Meet a RC researcher- Mary Jo Brodzik

At the National Snow and Ice Data Center at the University of Colorado, Boulder, Mary Jo Brodzik works with data from passive microwave sensors on Earth-observing satellites. These satellites collect data that can be used to study oceanography, wind speed on the surface of the ocean, soil moisture, seasonal snow cover, and polar sea ice. Until recently, climate modelers thought that ice sheets were static; only in the past 20 years have advances in glaciology shown that the ice sheets change and interact with the oceans and atmosphere. The information that the microwave data provides on liquid and crystal forms of water is now used to track climate change. Brodzik explains, “In September, when you hear on the news that the sea-ice minimum in the Arctic has hit a new low, that news article is coming out of this data center.”
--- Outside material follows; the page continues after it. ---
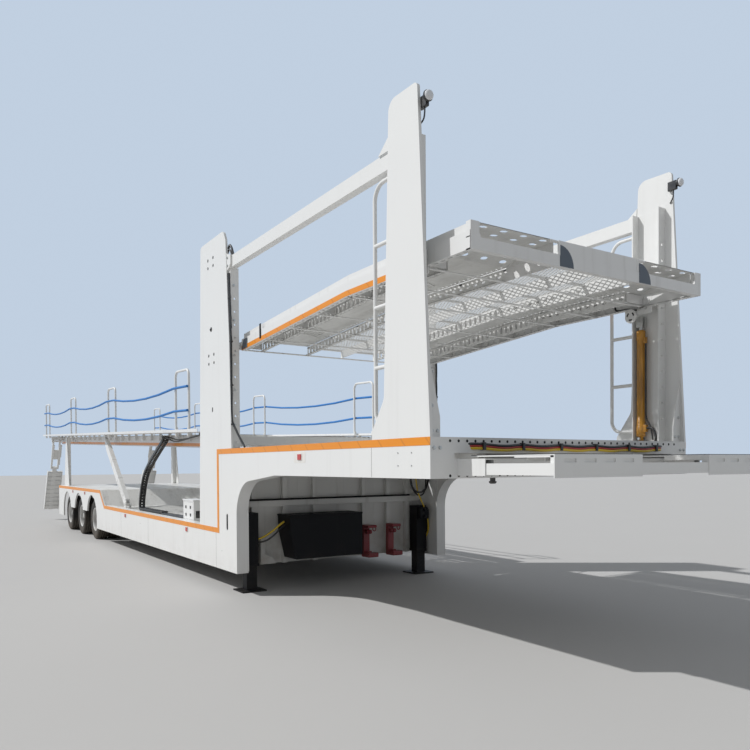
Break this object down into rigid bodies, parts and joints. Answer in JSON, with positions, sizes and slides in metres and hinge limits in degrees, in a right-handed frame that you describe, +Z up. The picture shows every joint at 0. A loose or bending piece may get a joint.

Since 1978, the microwave data has been processed at 25-kilometer resolution. Brodzik says, “Up to now, there’s only been one number for a pixel that covers an area from Boulder to Denver and from the Front Range to I-25.” Her current project focuses on reprocessing the data, taking advantage of overlapping footprints between the original samples to improve the spatial resolution. “The supercomputer is the only way we can get that done,” Brodzik explains. “It’s highly, highly computationally expensive to run this image reconstruction technique that we’re doing, and we’re running a lot of data through it.”

Over the course of her career, Brodzik has seen software evolve dramatically. After studying mathematics as an undergraduate student, she worked as a defense contractor in the ‘80s and early ‘90s, developing software for Earth-observing defense satellites. She says, “That was when I got excited about looking at data from satellites, tracking them in orbit, and learning about the astrodynamics involved. That really got me going.” When Brodzik began working with observational satellites at the National Snow and Ice Data Center in 1993, her computer had four gigabytes of memory and took up her entire desk. At the time, she had to take certain shortcuts when processing the data due to the limits on computational power. She says, “When we got that data ready to go, we had to commandeer any Sun workstations that we could from the people down the hall and run their machines at night. Even with four workstations running around the clock, it took us years just to get caught up. This is what the supercomputer allows us to do overnight.”

Brodzik began using the Janus supercomputer in 2014. Until recently, most of her work on Janus involved testing, running daily regressions, and porting data into the supercomputer. Now, she has reached the stage at which she can examine a prototype year from the 38-year data set. Brodzik and her colleague, Molly Hardman, are using two processing techniques on each of two input data sets for the prototype year, an endeavor which will require from 200,000 to 300,000 hours on the supercomputer. Going forward, they will use a single technique and a single processing method, significantly cutting down the required number of computational hours. Once processed, the data can be used to inform computer simulations. Hardman says, “What data like ours can do is provide for models and simulations in the historical context. Scientists can compare their models to our data and see how accurate the models are.” Brodzik adds, “For climate change, we have to have simulations. We can’t possibly understand the future otherwise.”

 

To utilize the supercomputer, Brodzik and Hardman rely on the Research Computing staff for expertise. “They’ve been awesome,” Brodzik says. “There’s no way that we have the time to learn how to run a machine like this. That’s why Tim [Brown] and Pete [Ruprecht] are so critical to us.” Hardman adds, “They’re really responsive, and they learn just enough of the details of our project to get the job done, and that is critical. Not everyone is capable of doing that. And a lot of technical people are very arrogant about what they know, and there’s none of that from Tim and Pete.” High-performance computing requires a skill set so advanced that modern researchers cannot themselves become experts in it; instead, they rely on collaboration with experts such as those at Research Computing. “Big science and big data needs a lot of different people who are willing to talk to each other without teaching each other their expertise,” Brodzik says. “The days of scientists being geeks in dark closets and working by themselves are over.